In today's highly competitive markets, implementing decisions effectively requires both rigorous analytical tools and a sophisticated sense of how to balance the demands of oft-times conflicting constituencies. QBA 5132, using a mix of theory and case studies, enables students to develop tools essential to effective implementation. The course seeks to prepare students to use analytical tools including correlation analysis, regression analysis, and time series analysis.
To effectively adapt to today's ever changing competitive environment requires both rigorous analytical tools and a sophisticated sense of how to balance the demands of conflicting constituencies. QBA 5133, using a mix of theory and case studies, enables students to develop a set of tools to help them adapt to an organization's changing needs. The course seeks to develop students' technical skills in linear programming, quality control and improvement, and experimental design.
Application of statistical reasoning and methods to business-oriented problems. Topics include descriptive statistics, sampling distributions, confidence intervals, hypothesis testing, simple and multiple regression, quality control, and nonparametric methods.
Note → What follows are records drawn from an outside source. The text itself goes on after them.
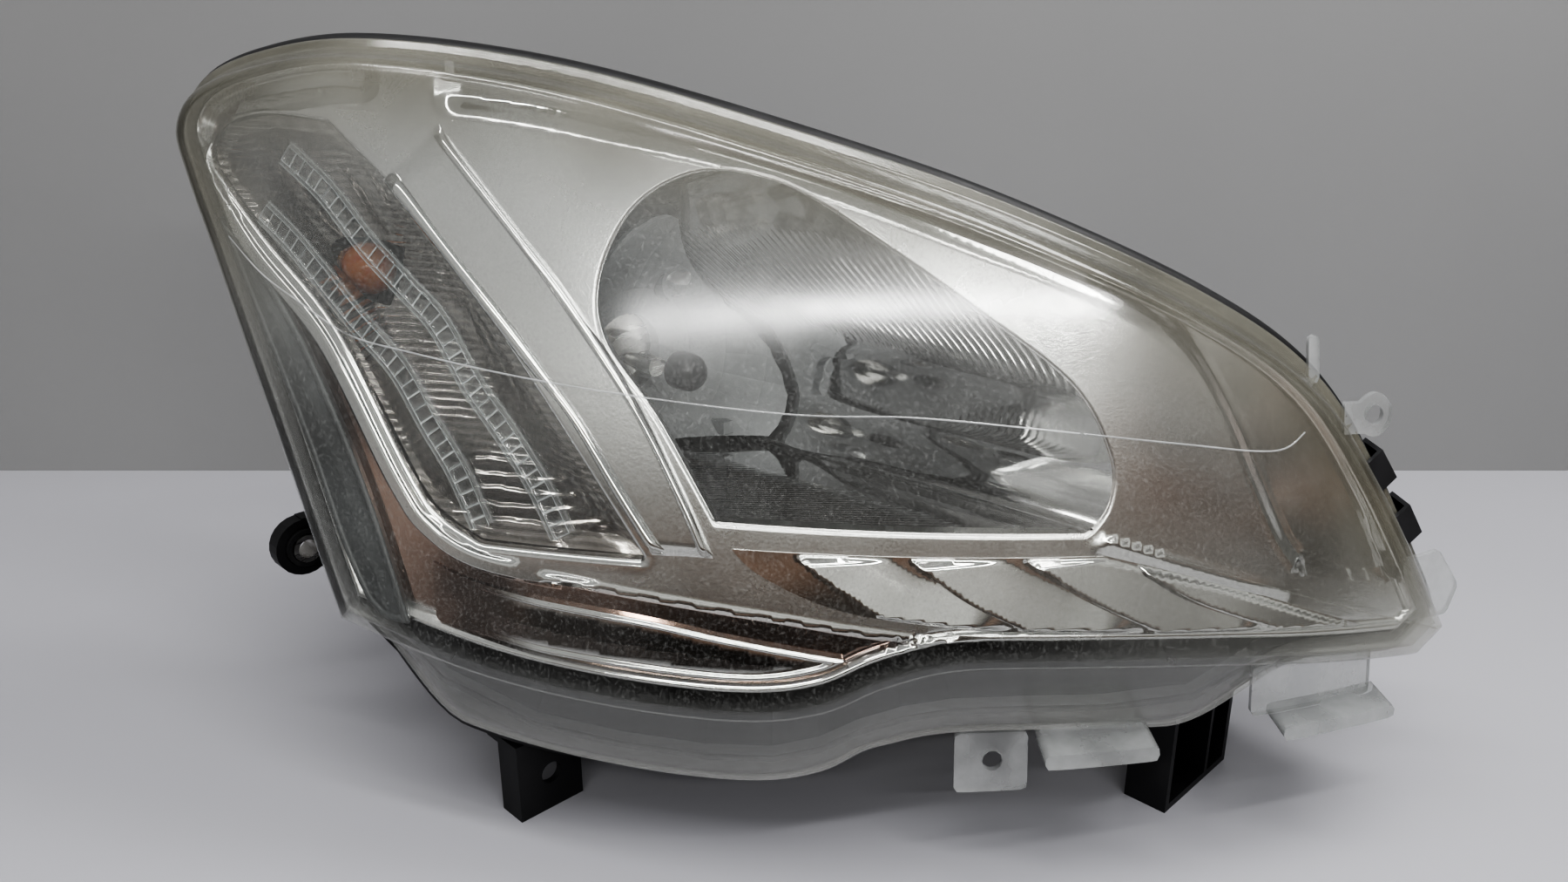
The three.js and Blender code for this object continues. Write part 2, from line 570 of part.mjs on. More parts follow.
/** Ribs and pads behind the bowl that carry the aiming sockets and the bulb's seat. */
function reflectorCarrier() {
  const [y0, y1] = [BALL_Y - 4, BALL_Y + 1];
  const pad = ([x, z]) => cylinder(12, y0, y1, x, z, 20);
  const sidelightBoss = cylinder(9.2, 414, y1, ...SIDELIGHT, 20);
  const upperRail = block([SIDEWAYS[0], PIVOT[0]], [y0, y1], [225, 239]);
  const sideRail = block([378, 392], [y0, y1], [LEVEL[1], PIVOT[1]]);
  const footRail = block([352, 392], [y0, y1], [122, 136]);
  const stem = (x, z) => block([x - 3, x + 3], [398, y1], [z - 3, z + 3]);
  const seat = cylinder(24, BULB_SEAT - 3, BULB_SEAT + 3, BULB_X, BULB_Z, 24);
  const seatRail = block([BULB_X + 22.5, 384], [BULB_SEAT, y1], [164, 176]);
  return [pad(PIVOT), pad(LEVEL), pad(SIDEWAYS), upperRail, sideRail, footRail, seat, seatRail, sidelightBoss,
    stem(290, 230), stem(360, 132), clipLug(-4), clipLug(4)];
}

/** A cup that clips over an aiming ball, with a cavity wider than the ball. */
function ballSocket([x, z], slack) {
  const body = cylinder(7.8, BALL_Y - 6.5, BALL_Y + 3.5, x, z, 20);
  return cut(body, ball(BALL_R + slack, x, BALL_Y, z), cylinder(BALL_R - 0.5 + slack, BALL_Y, BALL_Y + 10, x, z, 16));
}

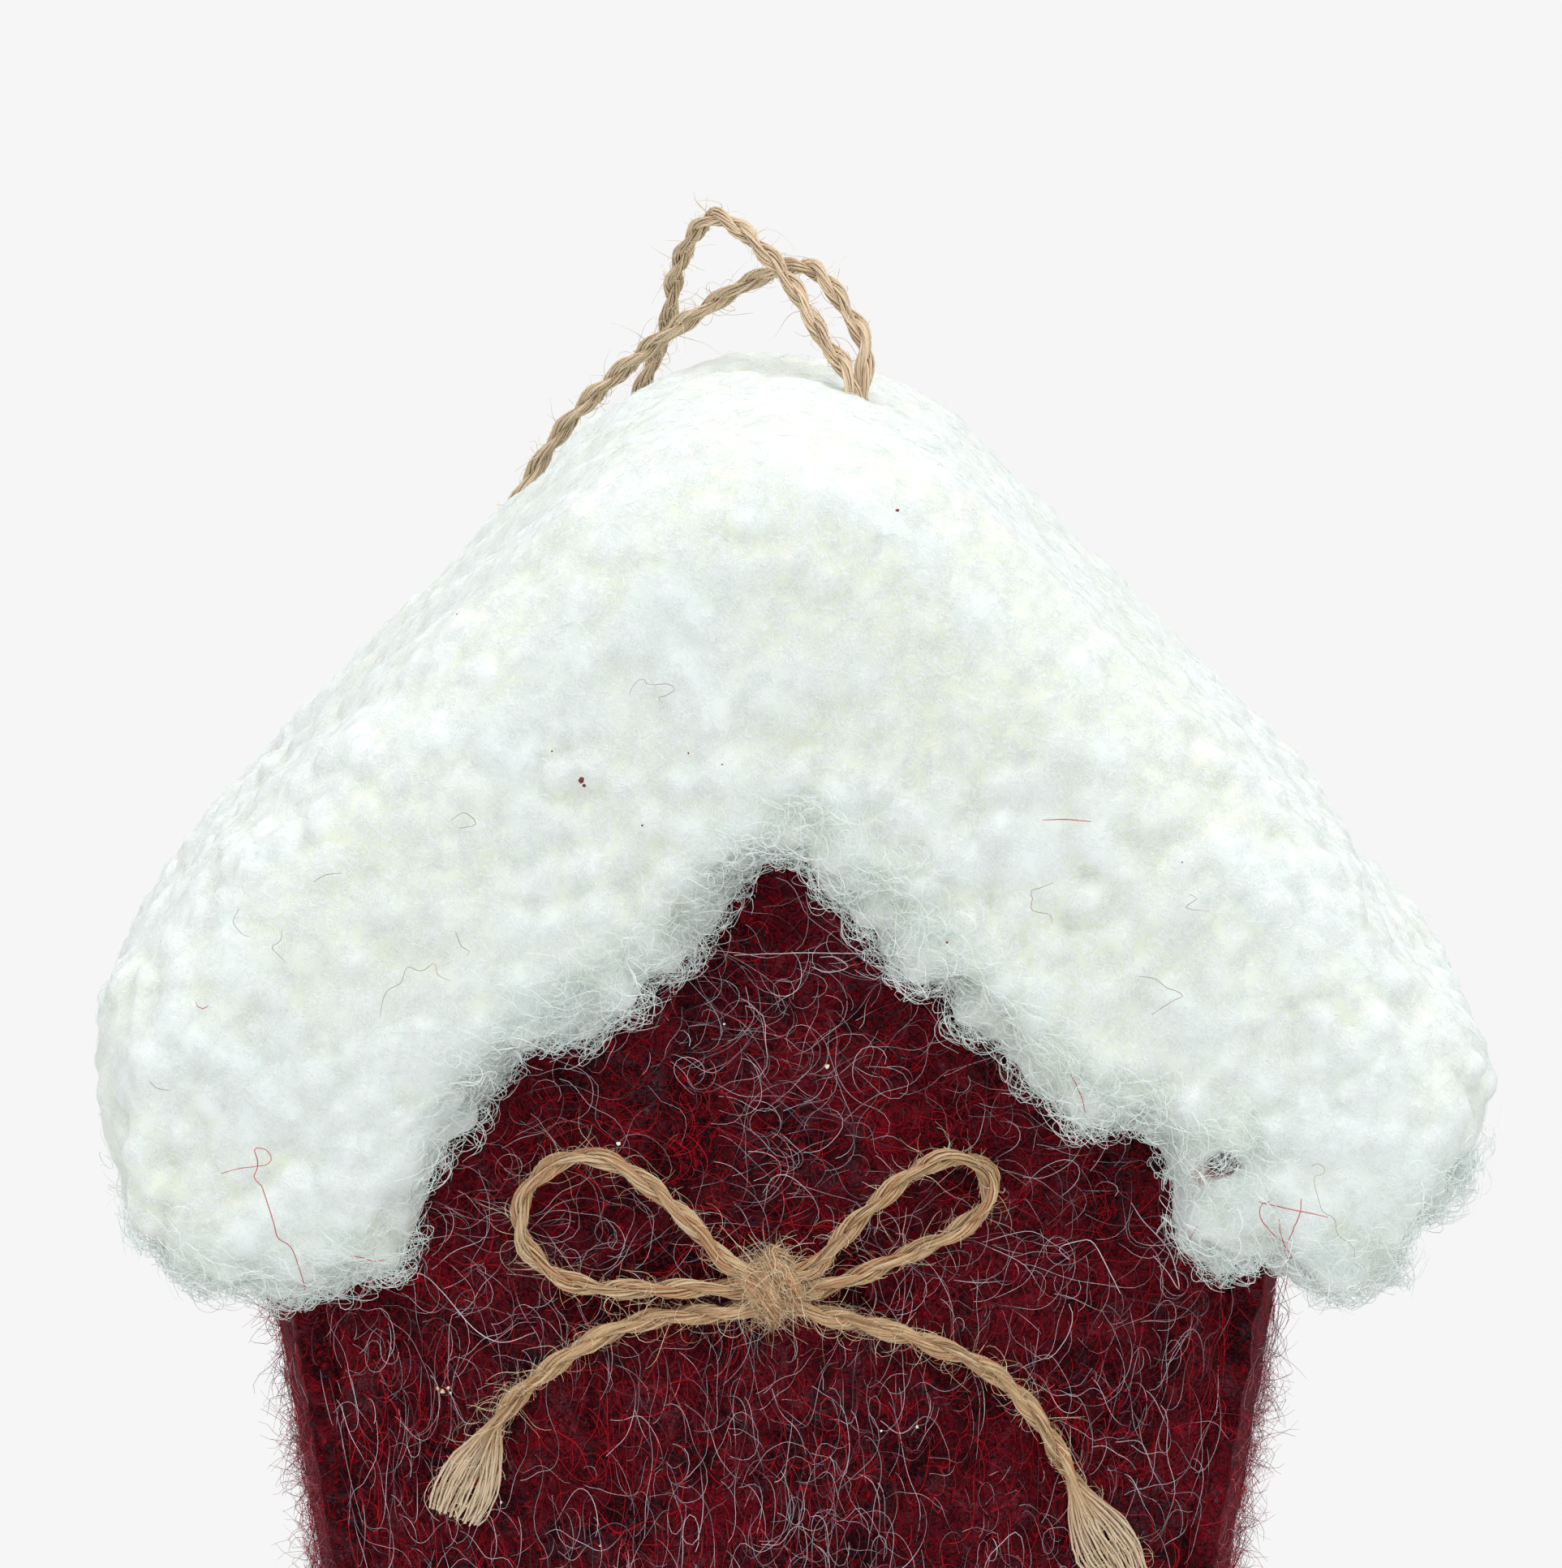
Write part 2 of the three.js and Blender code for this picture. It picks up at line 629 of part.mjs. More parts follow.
const felt = new THREE.MeshStandardMaterial({ color: '#4d0f1a', roughness: 0.95, metalness: 0 });
const fleece = new THREE.MeshStandardMaterial({ color: '#f3f0e4', roughness: 1, metalness: 0 });
const jute = new THREE.MeshStandardMaterial({ color: '#c3a376', roughness: 0.9, metalness: 0 });
const filling = new THREE.MeshStandardMaterial({ color: '#eeece6', roughness: 1, metalness: 0 });
const card = new THREE.MeshStandardMaterial({ color: '#b3936a', roughness: 0.9, metalness: 0 });
const glue = new THREE.MeshStandardMaterial({ color: '#e6dfc8', roughness: 0.35, metalness: 0 });

const pieces = [
  ['base_panel', basePanel(), felt],
  ['front_panel', gablePanel(-1), felt],
  ['back_panel', gablePanel(1), felt],
  ['side_panel_left', sidePanel(-1), felt],
  ['side_panel_right', sidePanel(1), felt],
  ['top_panel_left', topPanel(-1), felt],
  ['top_panel_right', topPanel(1), felt],
  ['stuffing', bodyBlock(-(feltThickness + seamGap), wallBottom, gableTipHalfWidth), filling],
  ['roof_board_left', roofBoard(-1), card],
  ['roof_board_right', roofBoard(1), card],
  ['roof_fleece', roofFleece(), fleece],
  ['loop_anchor_knot', barrel(anchorKnotRadius, 12).translate(loopExitX, 0, anchorKnotZ), jute],
  ['hanging_loop', twine(hangingLoopRoute, 54), jute],
  ['bow_glue_spot', bowGlue(), glue],
  ['bow_knot', bowKnot(), jute],
  ['bow_loop_left', twine(bowLoopLeftRoute, 20), jute],
  ['bow_loop_right', twine(bowLoopRightRoute, 18), jute],
  ['bow_tail_left', twine(bowTailLeftRoute, 9), jute],
  ['bow_tail_right', twine(bowTailRightRoute, 11), jute],
  ['bow_fray_left', frayedEnd(bowTailLeftRoute), jute],
  ['bow_fray_right', frayedEnd(bowTailRightRoute), jute],
];

const ornament = new THREE.Group();
for (const [name, geometry, material] of pieces) {
  const mesh = new THREE.Mesh(geometry, material);
  mesh.name = name;
  ornament.add(mesh);
}

export default ornament;
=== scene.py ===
# %% [markdown]
# # A stuffed felt house with a fleece roof
# The object is a small hanging house: hairy wool felt sewn round a filling, a roof of thick curly
# fleece, a bow of jute twine on the front and a twine loop at the ridge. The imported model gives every
# piece its size and place. This file gives each of them its surface: the pile, the hairs, the twisted
# twine and the colours. All lengths are in metres, and mm stands for one millimetre.

# %% Load the frame
import math

import bmesh
import bpy
import numpy as np
from mathutils import Euler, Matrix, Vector, noise
from mathutils.bvhtree import BVHTree
from mathutils.kdtree import KDTree


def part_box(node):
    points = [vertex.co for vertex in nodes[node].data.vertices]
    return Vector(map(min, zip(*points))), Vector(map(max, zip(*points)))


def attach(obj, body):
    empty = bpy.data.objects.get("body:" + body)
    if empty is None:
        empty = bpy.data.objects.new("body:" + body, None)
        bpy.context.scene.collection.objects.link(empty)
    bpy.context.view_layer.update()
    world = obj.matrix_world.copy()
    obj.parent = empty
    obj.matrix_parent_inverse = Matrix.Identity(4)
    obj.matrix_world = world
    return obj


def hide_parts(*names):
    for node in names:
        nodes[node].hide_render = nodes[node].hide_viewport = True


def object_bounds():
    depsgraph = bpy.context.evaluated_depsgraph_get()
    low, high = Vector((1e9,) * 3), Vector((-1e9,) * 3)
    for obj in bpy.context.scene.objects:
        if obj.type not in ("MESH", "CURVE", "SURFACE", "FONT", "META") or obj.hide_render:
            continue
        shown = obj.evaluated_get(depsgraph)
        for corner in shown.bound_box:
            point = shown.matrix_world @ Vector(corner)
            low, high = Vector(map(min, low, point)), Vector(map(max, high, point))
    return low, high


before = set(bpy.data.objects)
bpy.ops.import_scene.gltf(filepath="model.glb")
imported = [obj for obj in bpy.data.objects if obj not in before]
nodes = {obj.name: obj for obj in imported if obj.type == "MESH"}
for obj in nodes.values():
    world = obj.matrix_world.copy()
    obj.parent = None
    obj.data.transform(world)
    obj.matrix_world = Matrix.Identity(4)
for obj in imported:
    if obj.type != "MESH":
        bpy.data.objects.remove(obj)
cad_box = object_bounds()
scene = bpy.context.scene
mm = 0.001
print("CAD box in mm:", [[round(x / mm, 1) for x in corner] for corner in cad_box])

# %% [markdown]
# ## The camera
# The photograph looks a little down on the house from the front. One millimetre of the bow is 16 pixels
# wide in it, which ties the focal length to the distance: a long lens from half a metre away keeps the
# soft perspective of the eaves. The picture is 1925 pixels wide.

# %% Place the camera
photo_width = 1925
pixels_per_mm = 16
view_distance = 520 * mm
view_fall = math.radians(11)
view_target = Vector((0.47, -16.55, 100.28)) * mm
sensor_width = 36.0

camera = bpy.data.objects.new("camera", bpy.data.cameras.new("camera"))
scene.collection.objects.link(camera)
camera.data.sensor_fit = "HORIZONTAL"
camera.data.sensor_width = sensor_width
camera.data.lens = sensor_width * pixels_per_mm * (view_distance / mm) / photo_width
camera.data.clip_start = 0.01
camera.data.clip_end = 50.0
back = Vector((0, -math.cos(view_fall), math.sin(view_fall)))
camera.location = view_target + back * view_distance
camera.rotation_euler = (math.pi / 2 - view_fall, 0, 0)
scene.camera = camera
print("focal length:", round(camera.data.lens, 1), "mm on a 36 mm sensor")

# %% [markdown]
# ## Helpers for node trees
# Geometry and shader trees are both built in the script. A node takes its inputs by name or by number,
# and a Field is a socket that can be added and multiplied, so that a chain of nodes reads like a formula.

# %% Node helpers
class Field:
    """A socket in a node tree that takes part in sums and products."""

    def __init__(self, tree, socket):
        self.tree = tree
        self.socket = socket

    def run(self, operation, *others):
        node = self.tree.nodes.new("ShaderNodeMath")
        node.operation = operation
        for place, value in enumerate((self, *others)):
            plug(self.tree, node.inputs[place], value)
        return Field(self.tree, node.outputs[0])

    def __add__(self, other):
        return self.run("ADD", other)

    def __sub__(self, other):
        return self.run("SUBTRACT", other)

    def __mul__(self, other):
        return self.run("MULTIPLY", other)

    def __truediv__(self, other):
        return self.run("DIVIDE", other)

    def sine(self):
        return self.run("SINE")

    def cosine(self):
        return self.run("COSINE")


def plug(tree, socket, value):
    """Gives a socket a constant, or a link from a Field or another socket."""
    value = value.socket if isinstance(value, Field) else value
    if isinstance(value, bpy.types.NodeSocket):
        tree.links.new(value, socket)
    else:
        socket.default_value = value


def add(tree, kind, inputs=None, **settings):
    """Adds one node, with its settings and inputs, and returns it."""
    node = tree.nodes.new(kind)
    for key, value in settings.items():
        setattr(node, key, value)
    for key, value in (inputs or {}).items():
        plug(tree, node.inputs[key], value)
    return node


def field(tree, kind, output=0, inputs=None, **settings):
    """Adds one node and returns one of its outputs as a Field."""
    return Field(tree, add(tree, kind, inputs, **settings).outputs[output])


def combine(tree, x, y, z):
    return field(tree, "ShaderNodeCombineXYZ", inputs={0: x, 1: y, 2: z})


def split(tree, vector):
    """The three parts of a vector, as Fields."""
    node = add(tree, "ShaderNodeSeparateXYZ", {0: vector})
    return [Field(tree, socket) for socket in node.outputs]


def vectors(tree, operation, a, b=None, scale=None):
    """A vector sum, product or scaling."""
    inputs = {0: a}
    if b is not None:
        inputs[1] = b
    if scale is not None:
        inputs["Scale"] = scale
    return field(tree, "ShaderNodeVectorMath", inputs=inputs, operation=operation)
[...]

This course is required for MBA and MSIS students who do not have an undergraduate degree in business from an AACSB accredited institution. The course will provide students with the business foundation in statistics which is expected of all business graduate students.
An introduction to analytical techniques in the three areas of business analytics – descriptive, prescriptive, and predictive – and their application to business decision making.
Statistical theories and techniques are applied to business situations. The use of theory and case studies enables students to develop technical skills in planning, analysis, and assessment of data to adapt to an organization's changing needs.